Throughout the Sixties and Seventies, Delia concentrated on folk music, in association with Greg Stephens, with whom she frequently broadcast on BBC Radio’s “Folkweave” programme. Some time after the programme went off the air, Delia joined the newly-formed New Riverside Jazz Band of Lancaster, in about 1982, thereby renewing a long-standing friendship with cornettist Alan Duckles, with whose band she had sung in the late Fifties, and early Sixties. This was the band which originated the now-famous Jazz at the Outgate Inn sessions, which continue to this day. Festival work followed, and a couple of trips abroad, to Rendsburg, Lancaster’s twin town. 

Around 1993, she was invited to join the Quayside Hot Stompers, led by Tom Culbert, which became the focus of further festival activity. The recordings Delia made with both bands ensured that her voice became known nationally and internationally, as copies found their way around the world. She was heard on local radio in New Orleans, in a programme devoted entirely to the music of the Quayside Hot Stompers. Her church concerts with the New Riverside Band were heard and appreciated across the North-west. These programmes were her particular pride, and invariably contained at least one example of her rare talent for a capella singing.

Altogether, Delia was a talent to be reckoned with, and one who will be sorely missed.

Alan Duckles (RIP 2018)         


An article on jazz & blues singer Delia Glaister, written by Sue Parish,
and reproduced by kind permission of the Lancaster Guardian

When Delia Glaister was a little girl a piano-playing postman started her singing. She's now so in demand for her stirring performances that one promoter has booked her annually for the rest of her life!

Delia sings jazz, blues, spirituals and gospel.
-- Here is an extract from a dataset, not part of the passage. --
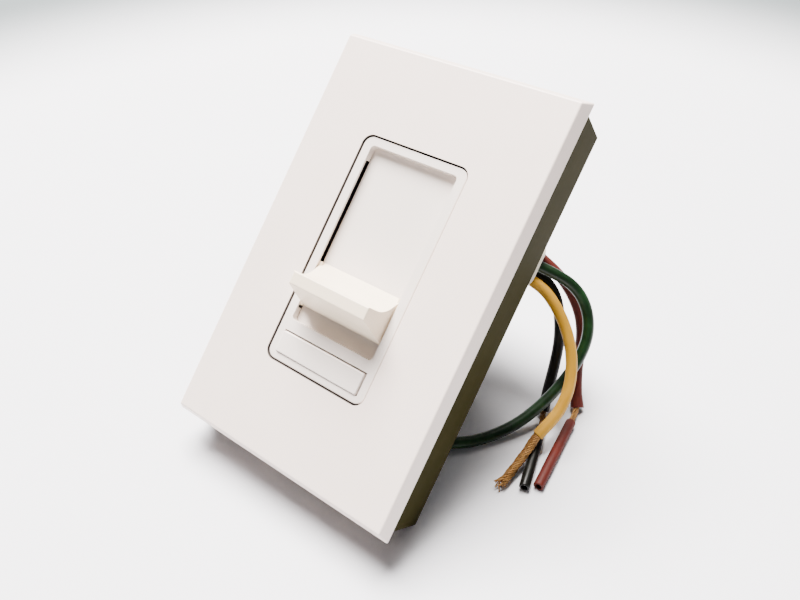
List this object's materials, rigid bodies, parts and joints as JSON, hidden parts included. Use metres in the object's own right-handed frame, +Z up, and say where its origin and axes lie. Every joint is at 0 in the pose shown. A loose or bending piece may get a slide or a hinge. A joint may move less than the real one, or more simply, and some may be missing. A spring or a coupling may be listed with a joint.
{
  "type": "slide dimmer switch",
  "caption": "Wall dimmer with a vertical slide and a push button in a white cover plate, on a finned heat sink and housing, with stripped leads for wiring into a wall box.",
  "frame": {"origin": "midway between the two box screw holes, on the wall surface", "axes": "+Z up the wall, +Y into the wall, +X to the right of someone facing the dimmer"},
  "size_m": [0.0967, 0.0744, 0.119],
  "materials": {
    "cover_plastic": "white, softly glossy",
    "bezel_plastic": "white, satin",
    "slide_plastic": "cream white, satin",
    "black_plastic": "black, matte",
    "grey_plastic": "dark grey, matte",
    "nylon": "natural nylon",
    "black_anodised": "olive-black anodised",
    "plated_steel": "zinc plated",
    "screw_steel": "bright",
    "fibre_board": "green lacquer",
    "carbon_board": "brown phenolic",
    "epoxy_black": "moulded epoxy",
    "rubber_grey": "silicone rubber",
    "mica": "mica sheet",
    "ferrite": "powder coated",
    "enamel_copper": "enamelled",
    "capacitor_yellow": "moulded case",
    "resistor_beige": "lacquered",
    "diac_blue": "lacquered",
    "bare_copper": "tinned and bare strands",
    "green_insulation": "dark green",
    "yellow_insulation": "warm yellow",
    "black_insulation": "near black",
    "red_insulation": "brick red"
  },
  "bodies": {
    "base": {"faceplate": "cover_plastic", "faceplate_adapter": "cover_plastic", "adapter_screws": "screw_steel", "bezel": "bezel_plastic", "track_panel": "bezel_plastic", "dust_shield": "black_plastic", "fader_frame": "plated_steel", "fader_board": "carbon_board", "switch_body": "black_plastic", "switch_dome": "rubber_grey", "heat_sink": "black_anodised", "upper_ear": "plated_steel", "lower_ear": "plated_steel", "ear_rivets": "screw_steel", "back_housing": "grey_plastic", "lead_boot": "nylon", "housing_screws": "screw_steel", "circuit_board": "fibre_board", "triac_insulator": "mica", "triac": "epoxy_black", "triac_rivet": "screw_steel", "choke_core": "ferrite", "choke_winding": "enamel_copper", "film_capacitor": "capacitor_yellow", "snubber_capacitor": "capacitor_yellow", "resistors": "resistor_beige", "diac": "diac_blue", "thermal_cutout": "plated_steel", "green_lead": "green_insulation", "yellow_lead": "yellow_insulation", "black_lead": "black_insulation", "red_lead": "red_insulation", "green_strands": "bare_copper", "yellow_strands": "bare_copper", "black_core": "bare_copper", "red_core": "bare_copper", "black_slug": "black_insulation", "red_slug": "red_insulation"},
    "slide": {"slide_paddle": "slide_plastic", "slide_carriage": "black_plastic", "fader_wiper": "grey_plastic"},
    "button": {"push_button": "bezel_plastic", "switch_plunger": "black_plastic"}
  },
  "joints": [
    {"name": "slide_travel", "type": "slide", "parent": "base", "child": "slide", "axis": [0, 0, 1], "range_m": [-0.0007, 0.0293]},
    {"name": "button_press", "type": "slide", "parent": "base", "child": "button", "axis": [0, 1, 0], "range_m": [0, 0.0012], "stiffness_N_per_m": 900, "springref_m": -0.0008}
  ]
}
Her voice is rich, resonant, and amazingly low. She picks unusual material and makes it her own, and whether accompanied by a single piano, or by a riproaring New Orleans jazz band, is one of the most distinctive singers around. 
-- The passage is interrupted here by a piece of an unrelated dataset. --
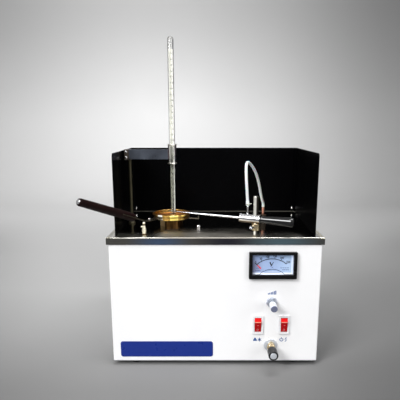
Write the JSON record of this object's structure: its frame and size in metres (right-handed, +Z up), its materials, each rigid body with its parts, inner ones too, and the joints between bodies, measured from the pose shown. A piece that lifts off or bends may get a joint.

As a child she was surrounded by music: "My dad played banjo and ukulele - my mother played the gramophone! I wanted to be Shirley Temple and be in the pictures - I used to tap dance on the linoleum. And then when I was six or seven I used to go next door, where they had the only piano in the street. The chap who lived there was a postman, and he used to invite me in to sing."

As a teenager she sang in choirs, including one based at Lancaster's Co-op store, and began to develop as a soloist. "We used to go to Ed's Coffee bar on New Street - someone played the guitar, so I sang. I'd sing anywhere, me!" 

Soon the jazz bug bit her, along with a singer who has been a lifelong inspiration: "The jazz revival in 1956 got me into the blues and Bessie Smith. She's just completely different from anybody else. Nobody comes up to her."

From the 60's Delia was increasingly in demand. She and husband Bill ran the Plough Inn at Galgate for 10 years and she joined the Riverside Jazz Band who rehearsed there. She also worked with guitarist Mike Deighan, who later played with popular band the Temperance Seven. 

Along with local guitarist Greg Stephens she recorded a series of shows broadcast by the BBC Radio Two Folkweave programme in 1979. "I thought I'd made it - and then Folkweave went off the air." she observes, ruefully. She nearly got onto television - recording a musical setting of a poem by Adrian Mitchell for Granada. Sadly the piece hit the cutting room floor when producers decided it was too controversial for the religious slot it was destined for.

More recently, visits to Lancaster's twin town Rendsbourg saw riotous times, with Delia performing at an extravaganza which also featured the Rendsbourg-based Storeyville Jazz Band and a band from Aalborg, Lancaster's other twin town. "At the end of the night we all jammed together - they were three sheets to the wind, but the music was wonderful. Someone even plonked a potted chrysanthemum in the top of the sousaphone. It got a great write up in the paper!"

Delia now appears at festivals across the country, singing with the Quayside Hot Stompers, and the New Riverside Jazz Band, and also working as a duo with pianist Tom Culbert. 

One speciality of the New Riverside Jazz Band is church-based services of spirituals and gospel material. Which is how Delia and her colleagues come to have a lifetime engagement. She explains: "After we'd done the church service at Pickering a couple of times they asked if we'd be happy to carry on every year. So we are going to do Pickering jazz festival in perpetuity - until we pop our clogs!"

Delia continues to find new musical challenges, and explore new material: "I like to do stuff that other people don't do." she says. "And I try to change the songs, or they get flat."

"I'm a show-off really I suppose. I used to be very shy, and if I thought I was going to sing a wrong note my voice would go all quiet, but I don't care now. If I sing a wrong note, I sing a wrong note. I'd like to sing till I drop."

Anyone who sings as well as Delia has every right to show off, as her adoring fans will testify. If you want to catch her locally you should get down to the Wagon and Horses on St George's Quay and see her making her mark with the New Riverside Jazz Band every Thursday night.